The reference must be cited as (Author’s last name, Year). This has the advantage of letting your reader know something about the authority and how recent your information is without flipping to the end of the report while reading. The most effective way to learn how to cite properly is through examples.
Always acknowledge the source of “quotations” with author, date and pg # .
Example: This is known as the “Amazon effect” (Smith, 1980, p.24).
Author’s last name (could be just the website name if no distinct author exists), the date of the article OR, if no distinct article date exists, the date you visited the site. The site URL need only be included in the References list.
Example: Unit definitions were compiled from health data (Rowlett, 2001) and technical aspects follow those of the Heart Foundation (Heart Foundation, 2005). [In this case, Rowlett was the author of an article found on the Heart Foundation website that was published in 2001, whereas, the Heart Foundation website contained the technical aspects and had no distinct author or date.]

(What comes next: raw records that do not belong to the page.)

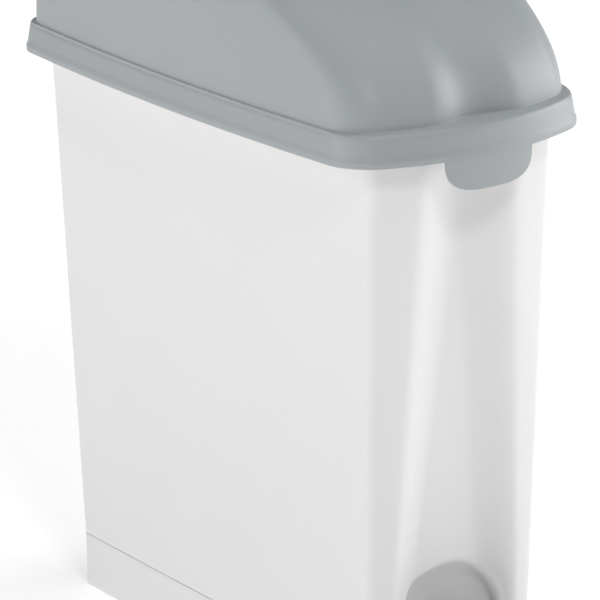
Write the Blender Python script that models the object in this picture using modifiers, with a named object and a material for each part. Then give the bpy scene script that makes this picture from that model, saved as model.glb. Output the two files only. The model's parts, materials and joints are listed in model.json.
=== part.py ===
"""Slim step-on waste bin: tapered body, plinth with the pedal mechanism, inner bucket and domed lid.

Axes: +X is the bin's left as seen from behind the pedal, -Y is the pedal end, +Z is up. The lengths below are
laid out with the lid's centre at Y = 0, and the last section moves the whole bin so that the origin is the
middle of its footprint.
"""

from math import atan, cos, pi, radians, sin, tan

import bmesh
import bpy
from mathutils import Matrix, Vector

MM = 0.001
GAP = 0.3 * MM                      # free space between pieces that touch
SMALL_ROUNDING = 1.5 * MM           # on the edges of the small moulded pieces

# Lid: half sizes are taken at the corners, the bows bulge the sides and the front between them
LID_HALF_WIDTH = 95.7 * MM
LID_HALF_LENGTH = 197.9 * MM
LID_WALL = 2.3 * MM
LID_CORNER = 20 * MM
LID_SIDE_BOW = 8.6 * MM
LID_FRONT_BOW = 24.4 * MM
SKIRT_BOTTOM = 401 * MM
SKIRT_HEIGHT = 21 * MM
SKIRT_DRAFT = 3.4 * MM
LEDGE_SIDE = 1.6 * MM
LEDGE_FRONT = 5 * MM
DOME_HEIGHT = 112 * MM
DOME_CORNER = 22 * MM
DOME_FRONT_BOW = 20 * MM
DOME_FRONT_SWEEP = 180 * MM
DOME_BACK_SWEEP = 62 * MM
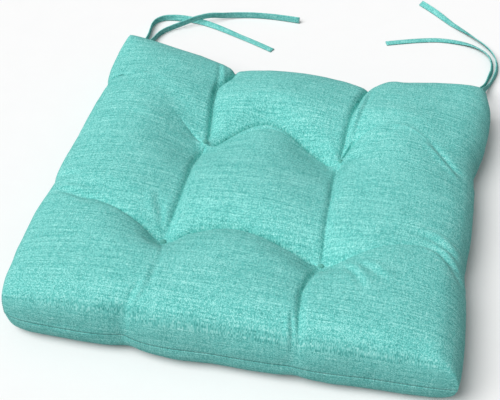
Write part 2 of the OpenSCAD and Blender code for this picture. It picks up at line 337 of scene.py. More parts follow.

- The period is placed after the closing parentheses (i.e., at the end of the sentence) since the citation is considered part of the sentence.
- Only the last names of the authors are used (no first names or initials).
- The citation does not need to be at the end of the sentence, depending on how the sentence is phrased. In the above examples, the citations are placed directly after the idea or phrase associated with that author.
- et al. is found only in citations within the text, not in the reference list at the end of the paper. The reference list must contain the names of all authors.
- For multiple references, [e.g. (Fiveash, 1974; Hunt et al., 1984; Heywood, 1985)], the citations are in chronological order, and each is separated by a semicolon.